Stage VI - Advanced performance improvements
Stage VII - New street engine.

Like I've said before, who knows what else the future may hold?

I don’t know how many people have asked me if I plan on dropping in one of my racing engines. The answer is that while I have no plans of doing so, it is certainly an option should the original power plant give up the ghost. The same thing goes with the transmission. If (or should I say “when”) the power plant gives up the ghost, I will have to revisit my plans. Replacing the drive line is a fairly straight forward job, but it will completely change the nature of the vehicle. As I stated in the introduction - I do not want to convert this into a race only vehicle. I like driving this car on the road too much.
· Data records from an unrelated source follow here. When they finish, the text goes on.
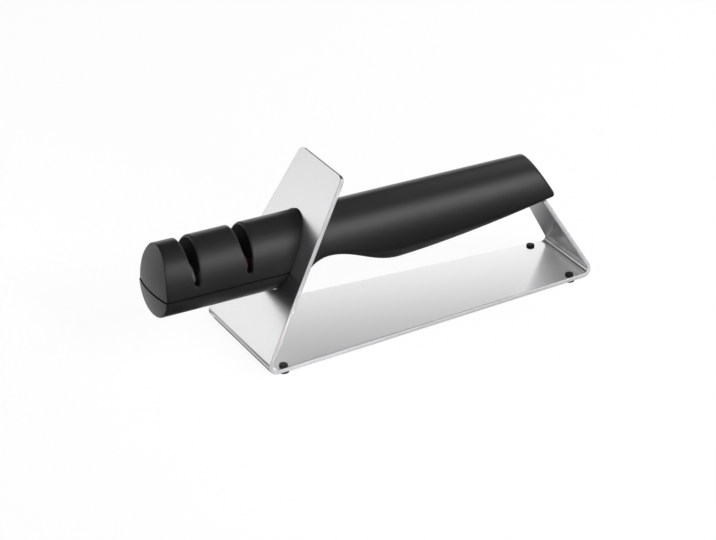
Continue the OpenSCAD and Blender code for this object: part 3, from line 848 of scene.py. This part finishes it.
def new_group(name, inputs):
    """A group for a pattern, with its number inputs given as (name, default)."""
    group = bpy.data.node_groups.new(name, "ShaderNodeTree")
    for label, default in inputs:
        socket = group.interface.new_socket(label, in_out="INPUT", socket_type="NodeSocketFloat")
        socket.default_value = default
    for label in ("Height", "Roughness", "Mask"):
        group.interface.new_socket(label, in_out="OUTPUT", socket_type="NodeSocketFloat")
    return group, group.nodes.new("NodeGroupInput"), group.nodes.new("NodeGroupOutput")


def add(tree, kind, links=(), **values):
    """A node with its inputs set or linked by name or number, and its fields set."""
    node = tree.nodes.new(kind)
    for key, value in values.items():
        if hasattr(node, key):
            setattr(node, key, value)
        else:
            node.inputs[key].default_value = value
    for key, source in links:
        tree.links.new(source, node.inputs[key])
    return node


def feed(tree, socket, value):
    """Links the value to the socket, or sets it there if it is a number."""
    if hasattr(value, "is_output"):
        tree.links.new(value, socket)
    else:
        socket.default_value = value


def math_node(tree, operation, a, b, clamp=False):
    """The result of a Math node. Each operand is a socket or a number."""
    node = add(tree, "ShaderNodeMath", operation=operation, use_clamp=clamp)
    feed(tree, node.inputs[0], a)
    feed(tree, node.inputs[1], b)
    return node.outputs[0]


def times(tree, a, b):
    """a times b."""
    return math_node(tree, "MULTIPLY", a, b)


def less(tree, a, b):
    """a less b."""
    return math_node(tree, "SUBTRACT", a, b)


def most(tree, a, b):
    """The larger of a and b."""
    return math_node(tree, "MAXIMUM", a, b)


def ramp(tree, value, start, end, low=0.0, high=1.0):
    """Goes smoothly from low to high while the value goes from start to end."""
    node = add(tree, "ShaderNodeMapRange", [("Value", value)], interpolation_type="SMOOTHSTEP")
    for key, limit in zip(("From Min", "From Max", "To Min", "To Max"), (start, end, low, high)):
        feed(tree, node.inputs[key], limit)
    return node.outputs["Result"]


def towards(tree, direction, way):
    """Cosine of the angle between a direction and the way given."""
    node = add(tree, "ShaderNodeVectorMath", [(0, direction)], operation="DOT_PRODUCT")
    node.inputs[1].default_value = way
    return node.outputs["Value"]


def blend(tree, factor, first, second):
    """Mixes two shaders by the factor."""
    return add(tree, "ShaderNodeMixShader", [(0, factor), (1, first.outputs[0]),
                                             (2, second.outputs[0])])


def tones(tree, factor, first, second):
    """Mixes two colours by the factor."""
    mix = add(tree, "ShaderNodeMix", [("Factor", factor)], data_type="RGBA")
    mix.inputs["A"].default_value = (*first, 1)
    mix.inputs["B"].default_value = (*second, 1)
    return mix.outputs["Result"]


def put_out(group, source, sink, height, wander, mask):
    """Puts out a pattern's height, its mask, and a roughness that wanders round its middle
    value by the spread."""
    swing = times(group, wander, source.outputs["Spread"])
    rough = math_node(group, "ADD", swing, source.outputs["Roughness"], clamp=True)
    for key, value in (("Height", height), ("Roughness", rough), ("Mask", mask)):
        group.links.new(value, sink.inputs[key])


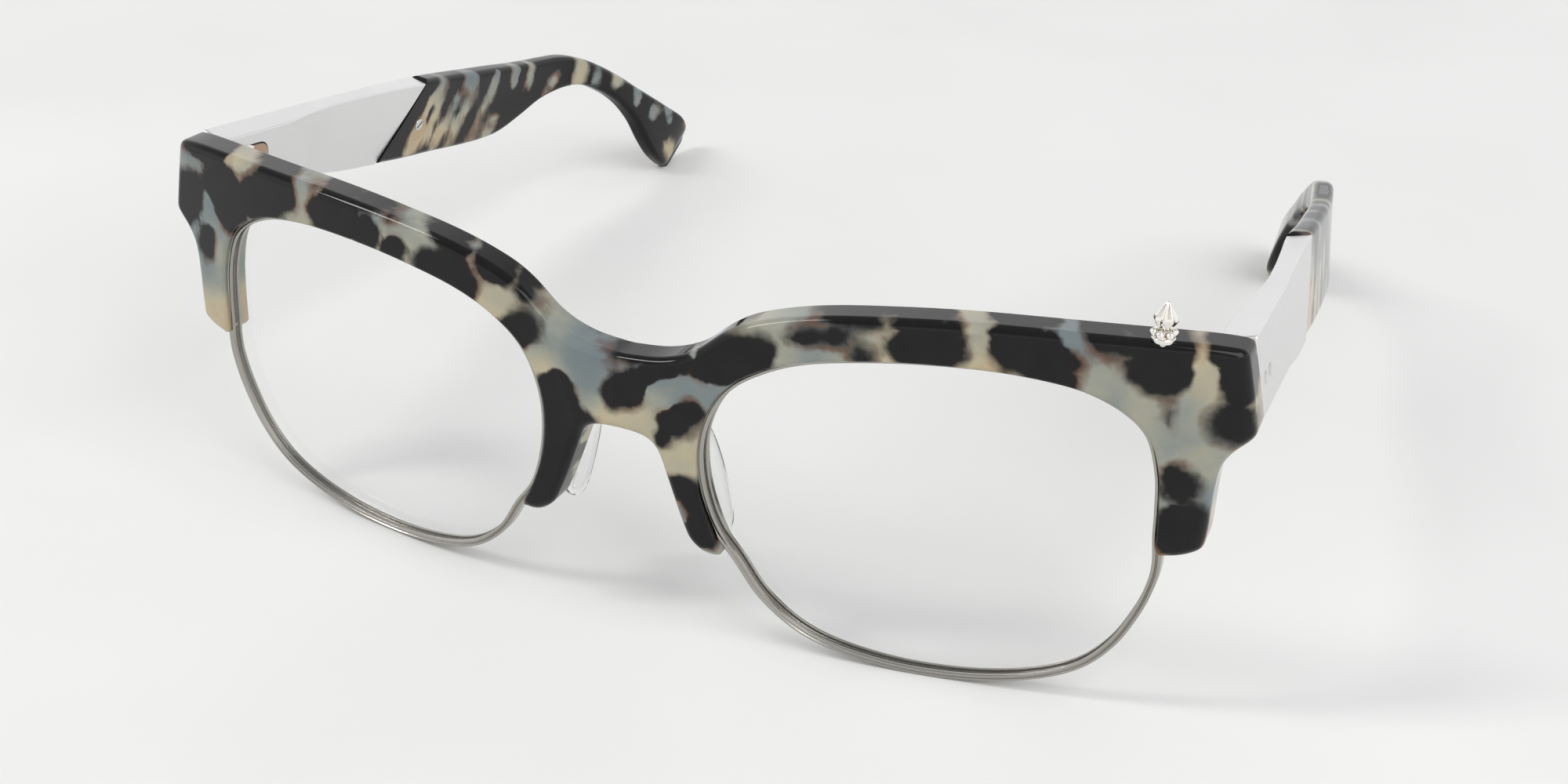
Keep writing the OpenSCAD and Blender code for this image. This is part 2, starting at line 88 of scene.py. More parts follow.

One thing to keep in mind is the last time I worked on one of these Camaros, I went the wrong way in that I started with hopping up the engine. Of course this busted the transmission. After fixing the transmission, of course the rear end couldn’t handle the power. The place I should have started was of course, the rear end and worked forward. There is no question that the 7.5 inch gear in the third generation F-body is a weak link. It is fine for the 170 hp stock engine but will start to give out at higher horsepower. The thing is, the highest horsepower engine I would ever consider for the car is about 250 hp. With that in mind, what I really want to do is convert the open rear end to a posi type rear end. This is about a 500 dollar job using parts for Auburn Gear.

As far as the engine itself is concerned, I can’t see doing work on a 305 motor. Been there, done that. There just isn’t any real performance to be gained without spending a fortune. Don't get me wrong, the 305 was a great engine for a daily driver providing enough "oomph" to dispatch with most lesser sleds while at the same time providing great fuel economy. It just doesn't have much performance potential due to it's smaller bore. If the engine fails, it will be replaced with a 350. I'd say I'd put in a 406 small block, but these 400 SBC's are notorious for overheating problems and I just don't need that in a street car.  Of course, any former racing engine will have to be "de-tuned" to allow it to be used in a street car.  I can not see putting more than a 240-250 horsepower engine in this car.  Of course, a well built 350 will make that kind of power with a mild cam that will have a very smooth idle (remember streetability!).